Predefined scripts simplify configuration management. Apply best practices to streamline workflows.
Create configuration files with standardised formats such as YAML or JSON. These machine-readable files use declarative or imperative commands. It handles policies by referring to automation libraries and centralised templates. Configuring resources and applications become streamlined, more manageable and less prone to errors.
IaC makes infrastructure provisioning consistent and agile. It offers an easy solution to any scalability or availability issues, reduces risk, lower costs and speeds up the process.
Phase 3: Optimise at scale
After standardising the workflow, ensure scalability to meet the business needs.
Today’s enterprises open in a dynamic environment where the network requirements change often. Leveraging the benefits of automation requires continuous optimisation of the infrastructure. The core component of optimisation is the ability to scale resources quickly.
Automation tools scale resource capacity across multiple environments. Such scale-up meets business demands and handles workloads. But seamless scale-up requires developing workflows that co-opt guardrails for security and compliance.
Ensure operational consistency. Must-have elements of such a workflow include:
- The ability to reuse code components of infrastructure validated and approved by the IT team.
- Managing teams with role-based access controls.
- Integration with central IT and operations tools for SSO, notifications, and audit logging.
- Ability to define policies and guardrails as code and validation of such policies and guardrails.
- Automating additional tasks, such as configuration management and monitoring, as needed. Automating configuration management delivers consistent and scalable deployments, simplified system updates, and compliance. Success depends on continuous management and governance.
Select an appropriate tool.
Several tools help enterprises start their cloud infrastructure automation journey. Most of these tools allow using pre-computed content for quick implementation.

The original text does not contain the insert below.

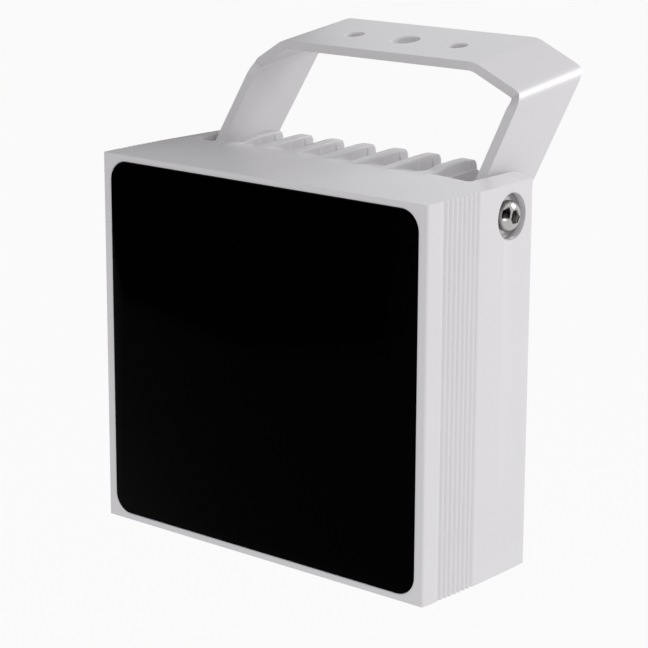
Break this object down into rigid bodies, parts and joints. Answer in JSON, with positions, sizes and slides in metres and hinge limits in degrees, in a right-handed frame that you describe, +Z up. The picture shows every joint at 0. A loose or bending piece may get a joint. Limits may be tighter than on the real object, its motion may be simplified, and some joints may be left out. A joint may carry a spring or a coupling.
{
  "type": "infrared illuminator",
  "caption": "Square cast infrared illuminator with a flush black window and rear heat fins, tilting in a slanted hanging bracket.",
  "frame": {"origin": "on the outer face of the bracket's bar, on its centre line, in front of its middle hole", "axes": "+X across the front, +Y to the rear, +Z up with the housing upright"},
  "size_m": [0.1548, 0.1031, 0.1781],
  "materials": {
    "white_paint": "satin light grey-white powder paint over cast aluminium",
    "black_window": "smooth black infrared-pass window",
    "black_rubber": "matte",
    "white_board": "white solder mask",
    "grey_pad": "matte heat pad",
    "amber_emitter": "clear resin over a yellow base",
    "clear_lens": "clear moulding",
    "green_board": "green solder mask",
    "dark_moulding": "dark ferrite",
    "green_moulding": "green moulding",
    "can_metal": "bare can",
    "stainless_steel": "polished stainless",
    "white_nylon": "moulded nylon"
  },
  "bodies": {
    "bracket": {"bracket": "white_paint"},
    "illuminator": {"capacitor_lower": "can_metal", "capacitor_upper": "can_metal", "driver_board": "green_board", "driver_board_screw_1": "stainless_steel", "driver_board_screw_2": "stainless_steel", "driver_board_screw_3": "stainless_steel", "driver_board_screw_4": "stainless_steel", "emitter_1": "amber_emitter", "emitter_2": "amber_emitter", "emitter_3": "amber_emitter", "emitter_4": "amber_emitter", "emitter_5": "amber_emitter", "emitter_6": "amber_emitter", "emitter_7": "amber_emitter", "emitter_8": "amber_emitter", "emitter_9": "amber_emitter", "emitter_board": "white_board", "emitter_board_screw_1": "stainless_steel", "emitter_board_screw_2": "stainless_steel", "emitter_board_screw_3": "stainless_steel", "emitter_board_screw_4": "stainless_steel", "friction_washer_left": "black_rubber", "friction_washer_right": "black_rubber", "gland_body": "white_nylon", "gland_dome_nut": "white_nylon", "gland_lock_nut": "white_nylon", "gland_seal": "black_rubber", "housing": "white_paint", "inductor": "dark_moulding", "lens_plate": "clear_lens", "light_sensor": "can_metal", "lock_nut_left": "stainless_steel", "lock_nut_right": "stainless_steel", "pivot_screw_left": "stainless_steel", "pivot_screw_right": "stainless_steel", "pivot_washer_left": "stainless_steel", "pivot_washer_right": "stainless_steel", "terminal_block": "green_moulding", "thermal_pad": "grey_pad", "window": "black_window", "window_seal": "black_rubber"}
  },
  "joints": [
    {"name": "tilt", "type": "hinge", "parent": "bracket", "child": "illuminator", "pos_m": [0, -0.02374, -0.0481], "axis": [1, 0, 0], "range_deg": [-35, 95]}
  ]
}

Top IaC-based cloud automation tools include
- Ansible.
- AWS CloudFormation
- Azure Resource Manager
- Google Cloud Deployment Manager
- Chef
- Crossplane
- Pulumi
- Puppet
- Terraform
- Vagrant, and more.
It teams may use one or more tools, according to what works best for them. Cloud admins may, for instance, provision the infrastructure resources using Terraform. Next, they may run Ansible playbooks to automate configurations, install dependencies, and deploy applications. These tools allow admins to define and manage complex workflows. It also automates scaling on demand, ensures high availability and delivers fault tolerance.
The phases of cloud infrastructure automation need not be linear. Many enterprises adopt an iterative approach. They refine and improve automation processes across all phases continuously. There is no one-best-method either. Use the three-step process as a general framework and make tweaks based on the specific needs and circumstances surrounding the enterprise. While the approaches can vary, not committing to cloud infrastructure automation can be a big mistake and lead to the enterprise losing out big time on efficiency and competitiveness.